### [Exercise goal]
Output the lines below exactly, please, from the first line until the line with "rear_handle = handle(REAR_HANDLE, 946)", counting both.
[Source excerpt start]
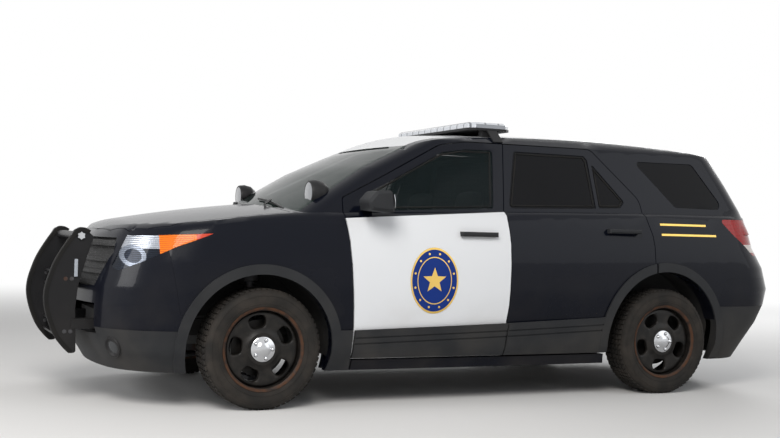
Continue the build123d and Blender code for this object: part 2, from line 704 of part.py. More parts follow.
def handle(place, skin):
    with BuildPart() as grip:
        with BuildSketch(Plane.XY.offset(place.z - HANDLE_HEIGHT / 2)):
            with Locations((place.x, skin + HANDLE_REACH / 2)):
                Rectangle(HANDLE_LENGTH, HANDLE_REACH)
            with Locations((place.x, skin)):
                Rectangle(HANDLE_LENGTH - 90, 2 * HANDLE_REACH - 32, mode=Mode.SUBTRACT)
        extrude(amount=HANDLE_HEIGHT)
        chamfer(grip.faces().sort_by(Axis.Y)[-1].edges(), length=9)
    return grip.part - lower_outer.part


front_handle = handle(FRONT_HANDLE, 968)
rear_handle = handle(REAR_HANDLE, 946)

# Mirror on an arm from the door's front corner
MIRROR = ((690, 1172), (845, 1186), (870, 1240), (815, 1302), (715, 1308))
MIRROR_Y = (975.0, 1145.0)
with BuildPart() as mirror_left:
    with BuildSketch(Plane.XZ.offset(-MIRROR_Y[1])):
        with BuildLine():
            FilletPolyline(MIRROR, radius=(20, 25, 35, 35, 20), close=True)
        make_face()
    extrude(amount=MIRROR_Y[0] - MIRROR_Y[1], dir=(0, 1, 0))
    chamfer(mirror_left.faces().sort_by(Axis.Y)[-1].edges(), length=18)
    add(half_box(745, 820, 880, 990, 1186, 1214))
mirror_left = mirror_left.part - lower_outer.part - greenhouse_hull()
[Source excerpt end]
### [Complete output]
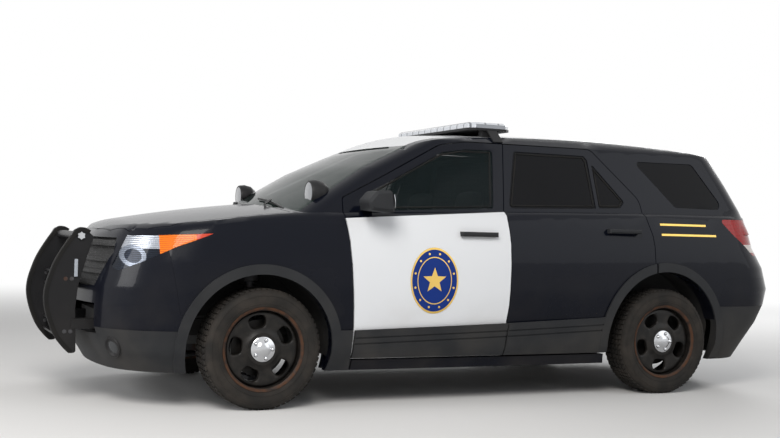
Continue the build123d and Blender code for this object: part 2, from line 704 of part.py. More parts follow.
def handle(place, skin):
    with BuildPart() as grip:
        with BuildSketch(Plane.XY.offset(place.z - HANDLE_HEIGHT / 2)):
            with Locations((place.x, skin + HANDLE_REACH / 2)):
                Rectangle(HANDLE_LENGTH, HANDLE_REACH)
            with Locations((place.x, skin)):
                Rectangle(HANDLE_LENGTH - 90, 2 * HANDLE_REACH - 32, mode=Mode.SUBTRACT)
        extrude(amount=HANDLE_HEIGHT)
        chamfer(grip.faces().sort_by(Axis.Y)[-1].edges(), length=9)
    return grip.part - lower_outer.part


front_handle = handle(FRONT_HANDLE, 968)
rear_handle = handle(REAR_HANDLE, 946)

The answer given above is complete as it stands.